**Exercise**
Repeat the material below exactly, line for line.

**Given material**
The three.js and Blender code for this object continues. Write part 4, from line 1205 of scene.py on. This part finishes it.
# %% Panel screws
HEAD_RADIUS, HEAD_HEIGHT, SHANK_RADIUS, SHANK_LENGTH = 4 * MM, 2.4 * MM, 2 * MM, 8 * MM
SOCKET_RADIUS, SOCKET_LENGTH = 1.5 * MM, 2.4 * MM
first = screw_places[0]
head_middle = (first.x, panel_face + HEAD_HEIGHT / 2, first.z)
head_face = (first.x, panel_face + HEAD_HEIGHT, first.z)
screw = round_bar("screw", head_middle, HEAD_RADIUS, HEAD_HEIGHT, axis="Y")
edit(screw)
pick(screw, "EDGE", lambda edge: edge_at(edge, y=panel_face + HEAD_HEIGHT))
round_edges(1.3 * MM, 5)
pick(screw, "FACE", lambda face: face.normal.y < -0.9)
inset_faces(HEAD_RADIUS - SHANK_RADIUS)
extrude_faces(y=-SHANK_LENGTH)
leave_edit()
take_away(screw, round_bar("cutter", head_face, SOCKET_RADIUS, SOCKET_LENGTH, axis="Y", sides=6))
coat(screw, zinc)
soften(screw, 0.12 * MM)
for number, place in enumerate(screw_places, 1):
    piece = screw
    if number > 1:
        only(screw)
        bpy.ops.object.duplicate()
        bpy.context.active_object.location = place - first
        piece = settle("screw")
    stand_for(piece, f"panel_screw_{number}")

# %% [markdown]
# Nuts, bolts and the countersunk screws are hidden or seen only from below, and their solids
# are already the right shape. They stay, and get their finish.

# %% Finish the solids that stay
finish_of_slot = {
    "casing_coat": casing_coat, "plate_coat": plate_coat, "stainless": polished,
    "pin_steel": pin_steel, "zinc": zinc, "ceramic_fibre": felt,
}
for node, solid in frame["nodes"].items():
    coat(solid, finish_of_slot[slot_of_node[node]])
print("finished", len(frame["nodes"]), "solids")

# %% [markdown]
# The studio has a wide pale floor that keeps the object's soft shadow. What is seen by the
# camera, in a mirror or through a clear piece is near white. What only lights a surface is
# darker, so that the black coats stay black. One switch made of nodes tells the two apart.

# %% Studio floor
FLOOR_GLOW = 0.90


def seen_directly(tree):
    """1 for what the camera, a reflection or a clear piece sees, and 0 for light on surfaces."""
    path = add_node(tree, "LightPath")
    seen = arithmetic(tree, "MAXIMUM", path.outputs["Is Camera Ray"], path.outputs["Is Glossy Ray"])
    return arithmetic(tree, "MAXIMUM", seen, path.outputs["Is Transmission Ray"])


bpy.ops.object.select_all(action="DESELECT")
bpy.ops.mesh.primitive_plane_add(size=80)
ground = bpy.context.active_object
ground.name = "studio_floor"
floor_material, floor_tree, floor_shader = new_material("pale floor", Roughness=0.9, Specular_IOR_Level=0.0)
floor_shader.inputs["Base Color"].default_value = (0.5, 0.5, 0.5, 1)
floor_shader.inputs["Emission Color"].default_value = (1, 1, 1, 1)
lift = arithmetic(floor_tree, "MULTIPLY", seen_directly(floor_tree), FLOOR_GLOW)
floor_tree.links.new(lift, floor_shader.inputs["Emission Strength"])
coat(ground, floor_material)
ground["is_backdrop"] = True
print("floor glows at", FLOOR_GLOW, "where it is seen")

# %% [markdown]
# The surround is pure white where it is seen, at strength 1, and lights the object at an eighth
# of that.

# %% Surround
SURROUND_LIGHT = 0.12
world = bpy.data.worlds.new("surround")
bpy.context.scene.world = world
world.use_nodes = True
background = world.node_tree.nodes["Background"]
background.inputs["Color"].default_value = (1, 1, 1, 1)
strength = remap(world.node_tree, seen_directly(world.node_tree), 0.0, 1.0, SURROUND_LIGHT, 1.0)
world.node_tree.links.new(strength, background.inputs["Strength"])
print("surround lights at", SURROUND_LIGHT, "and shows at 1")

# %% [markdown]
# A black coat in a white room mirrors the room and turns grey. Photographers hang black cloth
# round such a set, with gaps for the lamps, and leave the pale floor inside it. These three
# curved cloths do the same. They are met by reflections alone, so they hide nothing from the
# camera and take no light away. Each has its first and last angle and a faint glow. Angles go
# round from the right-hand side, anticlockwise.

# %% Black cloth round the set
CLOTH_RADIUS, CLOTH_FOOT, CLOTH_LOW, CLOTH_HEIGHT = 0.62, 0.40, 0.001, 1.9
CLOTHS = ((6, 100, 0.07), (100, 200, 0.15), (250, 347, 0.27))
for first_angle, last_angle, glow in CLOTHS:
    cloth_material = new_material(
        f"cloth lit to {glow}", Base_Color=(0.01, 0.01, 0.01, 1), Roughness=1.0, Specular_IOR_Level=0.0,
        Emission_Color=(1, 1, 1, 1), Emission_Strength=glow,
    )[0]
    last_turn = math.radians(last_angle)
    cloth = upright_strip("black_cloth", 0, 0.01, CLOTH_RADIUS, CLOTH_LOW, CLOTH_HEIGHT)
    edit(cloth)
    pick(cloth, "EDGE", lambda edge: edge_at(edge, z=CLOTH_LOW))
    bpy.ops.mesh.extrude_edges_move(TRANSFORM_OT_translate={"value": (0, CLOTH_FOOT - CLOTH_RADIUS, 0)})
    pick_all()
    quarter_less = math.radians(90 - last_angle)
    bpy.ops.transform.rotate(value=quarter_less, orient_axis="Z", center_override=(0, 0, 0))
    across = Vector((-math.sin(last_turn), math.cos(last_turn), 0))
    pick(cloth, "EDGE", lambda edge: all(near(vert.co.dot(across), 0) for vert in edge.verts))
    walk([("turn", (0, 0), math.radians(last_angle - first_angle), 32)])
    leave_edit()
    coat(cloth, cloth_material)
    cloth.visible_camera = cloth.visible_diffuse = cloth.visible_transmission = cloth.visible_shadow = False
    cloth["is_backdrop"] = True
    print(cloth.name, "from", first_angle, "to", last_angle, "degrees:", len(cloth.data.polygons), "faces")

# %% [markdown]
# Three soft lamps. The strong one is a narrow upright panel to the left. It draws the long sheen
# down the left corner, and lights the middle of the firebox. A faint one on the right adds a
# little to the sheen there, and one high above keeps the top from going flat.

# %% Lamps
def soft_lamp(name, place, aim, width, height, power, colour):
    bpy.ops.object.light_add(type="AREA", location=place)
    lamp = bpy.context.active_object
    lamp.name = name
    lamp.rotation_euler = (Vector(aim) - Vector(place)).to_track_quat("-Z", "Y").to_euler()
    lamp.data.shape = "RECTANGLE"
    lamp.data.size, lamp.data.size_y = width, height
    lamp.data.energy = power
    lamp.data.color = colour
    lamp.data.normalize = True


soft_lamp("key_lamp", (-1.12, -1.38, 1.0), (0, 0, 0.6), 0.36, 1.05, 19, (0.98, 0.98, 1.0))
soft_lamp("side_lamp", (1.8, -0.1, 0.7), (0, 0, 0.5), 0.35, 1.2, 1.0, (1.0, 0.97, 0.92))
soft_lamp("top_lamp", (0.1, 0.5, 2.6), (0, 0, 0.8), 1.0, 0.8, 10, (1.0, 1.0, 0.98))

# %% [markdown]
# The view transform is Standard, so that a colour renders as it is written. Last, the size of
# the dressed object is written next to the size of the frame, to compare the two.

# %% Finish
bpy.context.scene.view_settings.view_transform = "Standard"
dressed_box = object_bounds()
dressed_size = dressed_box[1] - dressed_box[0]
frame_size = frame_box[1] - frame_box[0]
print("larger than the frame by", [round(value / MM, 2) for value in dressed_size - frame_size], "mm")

**Written response**
The three.js and Blender code for this object continues. Write part 4, from line 1205 of scene.py on. This part finishes it.
# %% Panel screws
HEAD_RADIUS, HEAD_HEIGHT, SHANK_RADIUS, SHANK_LENGTH = 4 * MM, 2.4 * MM, 2 * MM, 8 * MM
SOCKET_RADIUS, SOCKET_LENGTH = 1.5 * MM, 2.4 * MM
first = screw_places[0]
head_middle = (first.x, panel_face + HEAD_HEIGHT / 2, first.z)
head_face = (first.x, panel_face + HEAD_HEIGHT, first.z)
screw = round_bar("screw", head_middle, HEAD_RADIUS, HEAD_HEIGHT, axis="Y")
edit(screw)
pick(screw, "EDGE", lambda edge: edge_at(edge, y=panel_face + HEAD_HEIGHT))
round_edges(1.3 * MM, 5)
pick(screw, "FACE", lambda face: face.normal.y < -0.9)
inset_faces(HEAD_RADIUS - SHANK_RADIUS)
extrude_faces(y=-SHANK_LENGTH)
leave_edit()
take_away(screw, round_bar("cutter", head_face, SOCKET_RADIUS, SOCKET_LENGTH, axis="Y", sides=6))
coat(screw, zinc)
soften(screw, 0.12 * MM)
for number, place in enumerate(screw_places, 1):
    piece = screw
    if number > 1:
        only(screw)
        bpy.ops.object.duplicate()
        bpy.context.active_object.location = place - first
        piece = settle("screw")
    stand_for(piece, f"panel_screw_{number}")

# %% [markdown]
# Nuts, bolts and the countersunk screws are hidden or seen only from below, and their solids
# are already the right shape. They stay, and get their finish.

# %% Finish the solids that stay
finish_of_slot = {
    "casing_coat": casing_coat, "plate_coat": plate_coat, "stainless": polished,
    "pin_steel": pin_steel, "zinc": zinc, "ceramic_fibre": felt,
}
for node, solid in frame["nodes"].items():
    coat(solid, finish_of_slot[slot_of_node[node]])
print("finished", len(frame["nodes"]), "solids")

# %% [markdown]
# The studio has a wide pale floor that keeps the object's soft shadow. What is seen by the
# camera, in a mirror or through a clear piece is near white. What only lights a surface is
# darker, so that the black coats stay black. One switch made of nodes tells the two apart.

# %% Studio floor
FLOOR_GLOW = 0.90


def seen_directly(tree):
    """1 for what the camera, a reflection or a clear piece sees, and 0 for light on surfaces."""
    path = add_node(tree, "LightPath")
    seen = arithmetic(tree, "MAXIMUM", path.outputs["Is Camera Ray"], path.outputs["Is Glossy Ray"])
    return arithmetic(tree, "MAXIMUM", seen, path.outputs["Is Transmission Ray"])


bpy.ops.object.select_all(action="DESELECT")
bpy.ops.mesh.primitive_plane_add(size=80)
ground = bpy.context.active_object
ground.name = "studio_floor"
floor_material, floor_tree, floor_shader = new_material("pale floor", Roughness=0.9, Specular_IOR_Level=0.0)
floor_shader.inputs["Base Color"].default_value = (0.5, 0.5, 0.5, 1)
floor_shader.inputs["Emission Color"].default_value = (1, 1, 1, 1)
lift = arithmetic(floor_tree, "MULTIPLY", seen_directly(floor_tree), FLOOR_GLOW)
floor_tree.links.new(lift, floor_shader.inputs["Emission Strength"])
coat(ground, floor_material)
ground["is_backdrop"] = True
print("floor glows at", FLOOR_GLOW, "where it is seen")

# %% [markdown]
# The surround is pure white where it is seen, at strength 1, and lights the object at an eighth
# of that.

# %% Surround
SURROUND_LIGHT = 0.12
world = bpy.data.worlds.new("surround")
bpy.context.scene.world = world
world.use_nodes = True
background = world.node_tree.nodes["Background"]
background.inputs["Color"].default_value = (1, 1, 1, 1)
strength = remap(world.node_tree, seen_directly(world.node_tree), 0.0, 1.0, SURROUND_LIGHT, 1.0)
world.node_tree.links.new(strength, background.inputs["Strength"])
print("surround lights at", SURROUND_LIGHT, "and shows at 1")

# %% [markdown]
# A black coat in a white room mirrors the room and turns grey. Photographers hang black cloth
# round such a set, with gaps for the lamps, and leave the pale floor inside it. These three
# curved cloths do the same. They are met by reflections alone, so they hide nothing from the
# camera and take no light away. Each has its first and last angle and a faint glow. Angles go
# round from the right-hand side, anticlockwise.

# %% Black cloth round the set
CLOTH_RADIUS, CLOTH_FOOT, CLOTH_LOW, CLOTH_HEIGHT = 0.62, 0.40, 0.001, 1.9
CLOTHS = ((6, 100, 0.07), (100, 200, 0.15), (250, 347, 0.27))
for first_angle, last_angle, glow in CLOTHS:
    cloth_material = new_material(
        f"cloth lit to {glow}", Base_Color=(0.01, 0.01, 0.01, 1), Roughness=1.0, Specular_IOR_Level=0.0,
        Emission_Color=(1, 1, 1, 1), Emission_Strength=glow,
    )[0]
    last_turn = math.radians(last_angle)
    cloth = upright_strip("black_cloth", 0, 0.01, CLOTH_RADIUS, CLOTH_LOW, CLOTH_HEIGHT)
    edit(cloth)
    pick(cloth, "EDGE", lambda edge: edge_at(edge, z=CLOTH_LOW))
    bpy.ops.mesh.extrude_edges_move(TRANSFORM_OT_translate={"value": (0, CLOTH_FOOT - CLOTH_RADIUS, 0)})
    pick_all()
    quarter_less = math.radians(90 - last_angle)
    bpy.ops.transform.rotate(value=quarter_less, orient_axis="Z", center_override=(0, 0, 0))
    across = Vector((-math.sin(last_turn), math.cos(last_turn), 0))
    pick(cloth, "EDGE", lambda edge: all(near(vert.co.dot(across), 0) for vert in edge.verts))
    walk([("turn", (0, 0), math.radians(last_angle - first_angle), 32)])
    leave_edit()
    coat(cloth, cloth_material)
    cloth.visible_camera = cloth.visible_diffuse = cloth.visible_transmission = cloth.visible_shadow = False
    cloth["is_backdrop"] = True
    print(cloth.name, "from", first_angle, "to", last_angle, "degrees:", len(cloth.data.polygons), "faces")

# %% [markdown]
# Three soft lamps. The strong one is a narrow upright panel to the left. It draws the long sheen
# down the left corner, and lights the middle of the firebox. A faint one on the right adds a
# little to the sheen there, and one high above keeps the top from going flat.

# %% Lamps
def soft_lamp(name, place, aim, width, height, power, colour):
    bpy.ops.object.light_add(type="AREA", location=place)
    lamp = bpy.context.active_object
    lamp.name = name
    lamp.rotation_euler = (Vector(aim) - Vector(place)).to_track_quat("-Z", "Y").to_euler()
    lamp.data.shape = "RECTANGLE"
    lamp.data.size, lamp.data.size_y = width, height
    lamp.data.energy = power
    lamp.data.color = colour
    lamp.data.normalize = True


soft_lamp("key_lamp", (-1.12, -1.38, 1.0), (0, 0, 0.6), 0.36, 1.05, 19, (0.98, 0.98, 1.0))
soft_lamp("side_lamp", (1.8, -0.1, 0.7), (0, 0, 0.5), 0.35, 1.2, 1.0, (1.0, 0.97, 0.92))
soft_lamp("top_lamp", (0.1, 0.5, 2.6), (0, 0, 0.8), 1.0, 0.8, 10, (1.0, 1.0, 0.98))

# %% [markdown]
# The view transform is Standard, so that a colour renders as it is written. Last, the size of
# the dressed object is written next to the size of the frame, to compare the two.

# %% Finish
bpy.context.scene.view_settings.view_transform = "Standard"
dressed_box = object_bounds()
dressed_size = dressed_box[1] - dressed_box[0]
frame_size = frame_box[1] - frame_box[0]
print("larger than the frame by", [round(value / MM, 2) for value in dressed_size - frame_size], "mm")